**** INFORMATION SHOWN ****

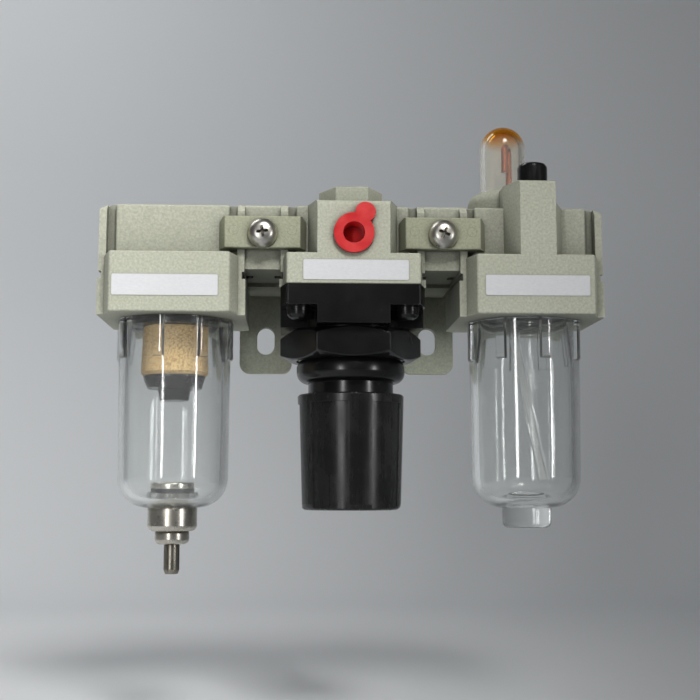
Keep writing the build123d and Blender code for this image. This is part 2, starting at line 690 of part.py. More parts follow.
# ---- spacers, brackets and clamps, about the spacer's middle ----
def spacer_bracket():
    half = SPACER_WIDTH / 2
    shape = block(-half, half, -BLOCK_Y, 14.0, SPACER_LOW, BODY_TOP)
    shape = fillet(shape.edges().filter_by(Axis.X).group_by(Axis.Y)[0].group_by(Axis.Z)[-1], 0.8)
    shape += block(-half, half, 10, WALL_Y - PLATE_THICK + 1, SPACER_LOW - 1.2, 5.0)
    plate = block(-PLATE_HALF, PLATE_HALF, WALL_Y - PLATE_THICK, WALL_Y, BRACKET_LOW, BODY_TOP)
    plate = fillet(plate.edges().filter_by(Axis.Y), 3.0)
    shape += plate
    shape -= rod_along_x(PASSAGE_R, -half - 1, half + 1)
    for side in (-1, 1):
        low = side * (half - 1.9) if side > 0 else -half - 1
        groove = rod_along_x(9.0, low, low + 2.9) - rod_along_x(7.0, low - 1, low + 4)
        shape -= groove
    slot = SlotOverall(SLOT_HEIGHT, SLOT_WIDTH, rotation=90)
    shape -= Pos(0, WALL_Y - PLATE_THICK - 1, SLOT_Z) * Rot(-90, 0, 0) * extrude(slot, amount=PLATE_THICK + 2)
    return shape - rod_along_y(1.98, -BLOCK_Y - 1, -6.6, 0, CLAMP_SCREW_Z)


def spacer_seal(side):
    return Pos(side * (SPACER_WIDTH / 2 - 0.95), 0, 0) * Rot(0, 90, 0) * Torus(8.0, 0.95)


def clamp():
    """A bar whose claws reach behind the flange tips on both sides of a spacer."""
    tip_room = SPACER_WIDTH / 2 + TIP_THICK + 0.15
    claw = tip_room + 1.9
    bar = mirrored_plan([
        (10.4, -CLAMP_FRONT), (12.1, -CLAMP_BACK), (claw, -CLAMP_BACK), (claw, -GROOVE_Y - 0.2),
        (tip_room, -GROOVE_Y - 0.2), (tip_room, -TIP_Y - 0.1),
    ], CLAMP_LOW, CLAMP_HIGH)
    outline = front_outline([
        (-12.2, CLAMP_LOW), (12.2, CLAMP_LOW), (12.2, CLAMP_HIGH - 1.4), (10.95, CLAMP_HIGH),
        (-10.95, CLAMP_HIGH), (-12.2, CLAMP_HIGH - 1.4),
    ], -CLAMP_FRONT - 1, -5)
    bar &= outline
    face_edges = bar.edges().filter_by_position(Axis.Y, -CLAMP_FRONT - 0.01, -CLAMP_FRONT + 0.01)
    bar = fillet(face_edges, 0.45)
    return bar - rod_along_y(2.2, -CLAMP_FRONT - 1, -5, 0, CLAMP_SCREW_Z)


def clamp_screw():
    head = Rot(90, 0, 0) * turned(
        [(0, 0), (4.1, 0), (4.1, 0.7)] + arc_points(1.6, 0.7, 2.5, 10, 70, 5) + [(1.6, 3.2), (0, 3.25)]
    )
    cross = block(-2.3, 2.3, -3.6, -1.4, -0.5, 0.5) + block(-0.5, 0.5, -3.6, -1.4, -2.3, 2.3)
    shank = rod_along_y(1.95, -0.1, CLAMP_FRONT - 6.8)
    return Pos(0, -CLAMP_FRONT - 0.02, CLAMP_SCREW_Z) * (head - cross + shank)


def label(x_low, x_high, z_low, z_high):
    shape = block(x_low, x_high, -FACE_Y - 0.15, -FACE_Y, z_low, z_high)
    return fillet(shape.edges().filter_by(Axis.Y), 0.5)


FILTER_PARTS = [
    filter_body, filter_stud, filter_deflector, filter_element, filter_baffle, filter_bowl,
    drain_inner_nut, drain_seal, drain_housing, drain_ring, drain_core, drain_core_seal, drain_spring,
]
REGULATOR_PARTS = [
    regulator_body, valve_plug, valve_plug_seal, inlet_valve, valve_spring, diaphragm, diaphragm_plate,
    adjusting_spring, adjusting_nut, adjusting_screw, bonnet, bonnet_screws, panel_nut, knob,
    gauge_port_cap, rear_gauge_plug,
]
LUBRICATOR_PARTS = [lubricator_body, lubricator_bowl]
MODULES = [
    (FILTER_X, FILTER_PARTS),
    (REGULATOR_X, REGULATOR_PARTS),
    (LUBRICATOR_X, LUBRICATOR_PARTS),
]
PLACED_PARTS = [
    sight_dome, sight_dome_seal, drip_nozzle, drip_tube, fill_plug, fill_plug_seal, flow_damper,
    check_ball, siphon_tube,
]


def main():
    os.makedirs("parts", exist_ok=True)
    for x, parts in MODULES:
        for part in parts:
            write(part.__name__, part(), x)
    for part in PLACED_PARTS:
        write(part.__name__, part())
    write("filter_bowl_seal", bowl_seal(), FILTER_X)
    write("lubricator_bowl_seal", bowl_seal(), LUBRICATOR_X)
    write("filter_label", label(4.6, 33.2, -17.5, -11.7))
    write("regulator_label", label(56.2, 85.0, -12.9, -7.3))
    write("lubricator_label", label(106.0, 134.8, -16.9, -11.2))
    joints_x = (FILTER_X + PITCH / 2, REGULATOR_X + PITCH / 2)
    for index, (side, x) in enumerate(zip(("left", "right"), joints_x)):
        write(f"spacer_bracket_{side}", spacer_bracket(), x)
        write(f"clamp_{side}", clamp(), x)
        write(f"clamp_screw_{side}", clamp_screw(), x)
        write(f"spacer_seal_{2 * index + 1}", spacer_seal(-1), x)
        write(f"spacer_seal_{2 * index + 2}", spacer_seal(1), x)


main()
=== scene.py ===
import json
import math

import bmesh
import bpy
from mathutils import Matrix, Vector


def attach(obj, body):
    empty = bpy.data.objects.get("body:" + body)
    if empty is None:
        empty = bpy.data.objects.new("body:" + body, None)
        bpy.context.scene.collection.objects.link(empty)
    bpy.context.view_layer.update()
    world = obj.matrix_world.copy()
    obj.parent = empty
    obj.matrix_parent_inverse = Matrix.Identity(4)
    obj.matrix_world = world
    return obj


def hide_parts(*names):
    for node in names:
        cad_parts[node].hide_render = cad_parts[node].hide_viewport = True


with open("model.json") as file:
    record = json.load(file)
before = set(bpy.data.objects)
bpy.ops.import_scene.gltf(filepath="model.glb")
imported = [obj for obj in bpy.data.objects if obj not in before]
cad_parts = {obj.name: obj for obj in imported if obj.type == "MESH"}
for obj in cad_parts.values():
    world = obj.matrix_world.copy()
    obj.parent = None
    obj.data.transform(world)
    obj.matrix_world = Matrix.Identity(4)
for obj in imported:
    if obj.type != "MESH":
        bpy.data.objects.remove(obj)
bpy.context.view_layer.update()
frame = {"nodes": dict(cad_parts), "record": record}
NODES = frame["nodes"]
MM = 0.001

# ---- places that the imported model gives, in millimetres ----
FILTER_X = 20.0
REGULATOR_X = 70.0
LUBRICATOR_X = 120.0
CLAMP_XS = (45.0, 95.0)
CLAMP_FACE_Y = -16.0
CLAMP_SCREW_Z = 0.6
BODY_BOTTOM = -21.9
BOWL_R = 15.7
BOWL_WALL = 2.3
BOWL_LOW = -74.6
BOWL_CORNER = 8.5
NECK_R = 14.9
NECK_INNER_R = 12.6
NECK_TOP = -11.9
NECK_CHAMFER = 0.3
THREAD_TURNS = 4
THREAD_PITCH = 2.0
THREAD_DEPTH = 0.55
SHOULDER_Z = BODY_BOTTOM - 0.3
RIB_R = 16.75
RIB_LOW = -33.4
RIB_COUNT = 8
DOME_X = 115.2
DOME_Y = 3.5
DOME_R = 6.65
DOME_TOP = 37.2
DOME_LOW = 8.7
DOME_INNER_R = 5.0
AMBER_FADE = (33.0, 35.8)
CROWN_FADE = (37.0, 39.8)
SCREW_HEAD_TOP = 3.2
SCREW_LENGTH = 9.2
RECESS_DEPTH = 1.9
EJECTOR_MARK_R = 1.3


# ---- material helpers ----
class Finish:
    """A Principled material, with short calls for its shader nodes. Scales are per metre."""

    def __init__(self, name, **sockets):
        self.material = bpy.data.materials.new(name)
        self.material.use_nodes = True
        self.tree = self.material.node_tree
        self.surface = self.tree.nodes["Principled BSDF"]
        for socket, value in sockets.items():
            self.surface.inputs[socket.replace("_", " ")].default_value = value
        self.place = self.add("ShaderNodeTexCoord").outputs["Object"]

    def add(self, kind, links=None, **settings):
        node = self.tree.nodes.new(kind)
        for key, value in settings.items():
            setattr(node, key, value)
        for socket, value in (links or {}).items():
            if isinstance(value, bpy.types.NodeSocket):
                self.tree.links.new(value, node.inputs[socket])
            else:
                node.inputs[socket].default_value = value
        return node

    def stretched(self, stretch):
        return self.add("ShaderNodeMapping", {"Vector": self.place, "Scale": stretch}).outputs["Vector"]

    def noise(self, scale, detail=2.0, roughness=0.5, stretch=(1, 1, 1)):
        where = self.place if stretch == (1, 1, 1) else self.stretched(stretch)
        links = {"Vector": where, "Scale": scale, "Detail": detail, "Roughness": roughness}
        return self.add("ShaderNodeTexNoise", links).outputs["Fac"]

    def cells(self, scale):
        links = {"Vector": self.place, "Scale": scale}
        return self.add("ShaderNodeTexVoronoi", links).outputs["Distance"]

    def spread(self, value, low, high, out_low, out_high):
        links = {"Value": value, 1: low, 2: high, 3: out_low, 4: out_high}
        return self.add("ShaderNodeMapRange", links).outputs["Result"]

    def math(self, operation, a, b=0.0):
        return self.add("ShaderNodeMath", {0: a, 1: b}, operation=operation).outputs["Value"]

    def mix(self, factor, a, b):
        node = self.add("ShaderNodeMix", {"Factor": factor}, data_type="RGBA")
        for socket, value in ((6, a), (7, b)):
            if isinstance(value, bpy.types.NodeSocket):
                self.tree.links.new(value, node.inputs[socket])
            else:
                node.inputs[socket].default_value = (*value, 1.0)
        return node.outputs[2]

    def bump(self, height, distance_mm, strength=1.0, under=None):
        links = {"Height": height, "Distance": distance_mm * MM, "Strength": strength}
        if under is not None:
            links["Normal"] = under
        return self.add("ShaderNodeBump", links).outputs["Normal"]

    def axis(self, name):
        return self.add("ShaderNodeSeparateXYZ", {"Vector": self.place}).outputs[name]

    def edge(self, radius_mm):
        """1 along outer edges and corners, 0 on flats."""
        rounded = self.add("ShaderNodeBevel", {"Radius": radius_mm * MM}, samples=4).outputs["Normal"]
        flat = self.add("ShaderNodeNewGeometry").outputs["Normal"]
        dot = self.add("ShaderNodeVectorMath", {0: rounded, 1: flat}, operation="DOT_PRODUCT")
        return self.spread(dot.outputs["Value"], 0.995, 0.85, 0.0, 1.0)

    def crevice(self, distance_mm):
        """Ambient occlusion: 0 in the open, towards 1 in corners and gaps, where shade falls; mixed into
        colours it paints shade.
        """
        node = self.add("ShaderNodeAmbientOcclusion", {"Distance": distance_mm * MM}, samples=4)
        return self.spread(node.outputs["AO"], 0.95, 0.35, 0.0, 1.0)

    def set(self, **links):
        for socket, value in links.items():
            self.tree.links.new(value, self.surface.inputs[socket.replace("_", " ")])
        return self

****
**** INFORMATION SHOWN ****

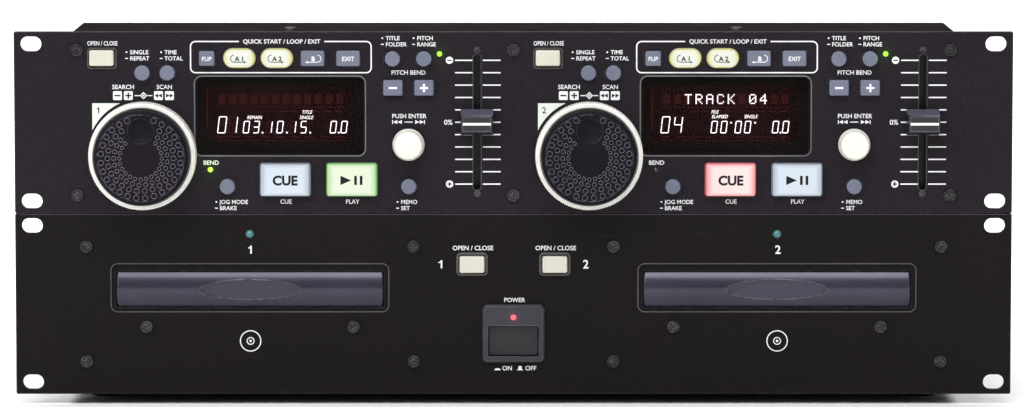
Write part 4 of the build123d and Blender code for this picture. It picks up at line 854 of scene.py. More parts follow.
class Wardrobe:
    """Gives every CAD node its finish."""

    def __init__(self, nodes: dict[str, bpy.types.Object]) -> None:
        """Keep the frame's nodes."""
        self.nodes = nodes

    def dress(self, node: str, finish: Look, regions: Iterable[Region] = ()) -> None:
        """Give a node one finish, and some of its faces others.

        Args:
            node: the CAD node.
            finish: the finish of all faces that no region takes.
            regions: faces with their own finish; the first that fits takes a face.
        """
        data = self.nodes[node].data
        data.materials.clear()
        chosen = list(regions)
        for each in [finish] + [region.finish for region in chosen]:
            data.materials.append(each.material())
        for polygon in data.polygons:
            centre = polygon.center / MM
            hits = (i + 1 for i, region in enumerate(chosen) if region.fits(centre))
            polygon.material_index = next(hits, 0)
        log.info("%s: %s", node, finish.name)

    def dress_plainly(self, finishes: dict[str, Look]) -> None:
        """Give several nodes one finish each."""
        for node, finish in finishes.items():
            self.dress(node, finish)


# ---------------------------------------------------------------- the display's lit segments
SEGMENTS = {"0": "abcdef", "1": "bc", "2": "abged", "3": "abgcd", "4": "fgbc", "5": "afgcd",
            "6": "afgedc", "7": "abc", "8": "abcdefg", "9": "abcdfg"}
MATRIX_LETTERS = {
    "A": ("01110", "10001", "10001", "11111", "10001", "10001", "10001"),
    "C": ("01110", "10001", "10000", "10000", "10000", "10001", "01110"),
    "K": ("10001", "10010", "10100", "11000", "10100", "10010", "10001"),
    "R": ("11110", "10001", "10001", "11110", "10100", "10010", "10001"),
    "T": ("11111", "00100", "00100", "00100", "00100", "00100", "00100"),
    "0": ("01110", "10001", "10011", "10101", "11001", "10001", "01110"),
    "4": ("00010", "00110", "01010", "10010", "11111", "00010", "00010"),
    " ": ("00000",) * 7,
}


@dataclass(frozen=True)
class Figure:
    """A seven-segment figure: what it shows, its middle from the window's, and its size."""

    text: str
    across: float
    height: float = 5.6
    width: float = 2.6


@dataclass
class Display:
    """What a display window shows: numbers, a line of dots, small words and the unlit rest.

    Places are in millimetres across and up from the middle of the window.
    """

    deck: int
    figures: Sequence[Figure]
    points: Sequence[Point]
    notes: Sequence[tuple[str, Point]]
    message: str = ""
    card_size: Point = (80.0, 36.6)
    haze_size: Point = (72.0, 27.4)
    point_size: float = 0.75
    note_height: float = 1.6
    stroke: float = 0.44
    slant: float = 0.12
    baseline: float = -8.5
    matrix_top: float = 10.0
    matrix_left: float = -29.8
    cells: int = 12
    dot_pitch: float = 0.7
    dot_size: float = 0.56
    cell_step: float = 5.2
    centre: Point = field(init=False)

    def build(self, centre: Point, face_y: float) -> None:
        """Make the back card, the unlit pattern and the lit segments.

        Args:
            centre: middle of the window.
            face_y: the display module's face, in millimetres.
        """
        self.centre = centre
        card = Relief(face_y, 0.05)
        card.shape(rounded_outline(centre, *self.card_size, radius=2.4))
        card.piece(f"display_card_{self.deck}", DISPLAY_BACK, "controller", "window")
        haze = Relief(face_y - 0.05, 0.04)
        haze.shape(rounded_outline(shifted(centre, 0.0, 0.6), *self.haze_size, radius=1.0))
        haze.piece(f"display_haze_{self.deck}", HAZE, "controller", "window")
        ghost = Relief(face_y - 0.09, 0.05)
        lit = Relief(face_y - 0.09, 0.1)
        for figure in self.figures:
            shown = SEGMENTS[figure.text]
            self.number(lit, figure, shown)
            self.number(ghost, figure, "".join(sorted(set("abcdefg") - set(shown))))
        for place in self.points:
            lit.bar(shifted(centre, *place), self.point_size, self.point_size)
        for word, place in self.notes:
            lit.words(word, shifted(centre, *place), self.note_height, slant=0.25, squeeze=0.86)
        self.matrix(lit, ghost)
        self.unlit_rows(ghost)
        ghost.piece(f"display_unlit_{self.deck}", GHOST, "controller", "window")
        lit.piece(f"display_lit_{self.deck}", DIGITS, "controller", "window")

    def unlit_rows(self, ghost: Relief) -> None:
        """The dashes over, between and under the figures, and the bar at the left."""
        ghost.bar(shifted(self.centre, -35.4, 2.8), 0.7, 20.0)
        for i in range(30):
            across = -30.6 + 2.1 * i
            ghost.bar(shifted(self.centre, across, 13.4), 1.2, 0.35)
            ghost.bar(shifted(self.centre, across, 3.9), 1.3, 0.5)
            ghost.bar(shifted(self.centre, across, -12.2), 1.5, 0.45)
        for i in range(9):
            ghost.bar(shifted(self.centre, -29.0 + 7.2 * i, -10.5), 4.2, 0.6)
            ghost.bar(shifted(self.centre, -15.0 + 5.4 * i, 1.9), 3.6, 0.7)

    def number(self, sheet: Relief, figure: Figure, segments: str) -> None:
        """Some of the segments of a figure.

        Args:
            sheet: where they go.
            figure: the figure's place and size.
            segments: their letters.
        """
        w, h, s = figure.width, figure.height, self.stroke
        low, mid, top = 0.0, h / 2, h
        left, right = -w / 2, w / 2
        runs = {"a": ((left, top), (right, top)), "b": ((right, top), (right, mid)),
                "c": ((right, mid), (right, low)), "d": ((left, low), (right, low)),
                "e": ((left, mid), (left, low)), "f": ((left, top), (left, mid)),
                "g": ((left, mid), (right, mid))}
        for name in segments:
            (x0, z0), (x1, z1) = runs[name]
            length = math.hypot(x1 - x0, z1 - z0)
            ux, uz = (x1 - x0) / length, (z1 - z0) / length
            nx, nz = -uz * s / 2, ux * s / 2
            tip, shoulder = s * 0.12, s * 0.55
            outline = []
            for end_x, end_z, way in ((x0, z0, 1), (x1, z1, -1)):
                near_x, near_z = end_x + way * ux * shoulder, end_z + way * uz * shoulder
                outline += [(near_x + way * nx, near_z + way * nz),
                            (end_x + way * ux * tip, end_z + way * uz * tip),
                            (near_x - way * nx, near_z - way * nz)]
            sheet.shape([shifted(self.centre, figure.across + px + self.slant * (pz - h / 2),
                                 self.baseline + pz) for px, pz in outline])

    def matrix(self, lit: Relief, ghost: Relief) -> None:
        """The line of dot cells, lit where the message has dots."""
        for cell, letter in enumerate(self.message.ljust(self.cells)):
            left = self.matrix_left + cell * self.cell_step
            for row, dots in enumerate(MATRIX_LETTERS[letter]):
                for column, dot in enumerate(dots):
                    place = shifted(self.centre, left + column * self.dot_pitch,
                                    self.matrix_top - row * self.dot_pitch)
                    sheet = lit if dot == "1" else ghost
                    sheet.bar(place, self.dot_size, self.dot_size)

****

### TASK REQUIREMENTS
Transcribe the lines above from the one with "Write part 4" through the one with "its faces others.". Include both ends and leave out every other line.

### REPLY TO THE EXERCISE
Write part 4 of the build123d and Blender code for this picture. It picks up at line 854 of scene.py. More parts follow.
class Wardrobe:
    """Gives every CAD node its finish."""

    def __init__(self, nodes: dict[str, bpy.types.Object]) -> None:
        """Keep the frame's nodes."""
        self.nodes = nodes

    def dress(self, node: str, finish: Look, regions: Iterable[Region] = ()) -> None:
        """Give a node one finish, and some of its faces others.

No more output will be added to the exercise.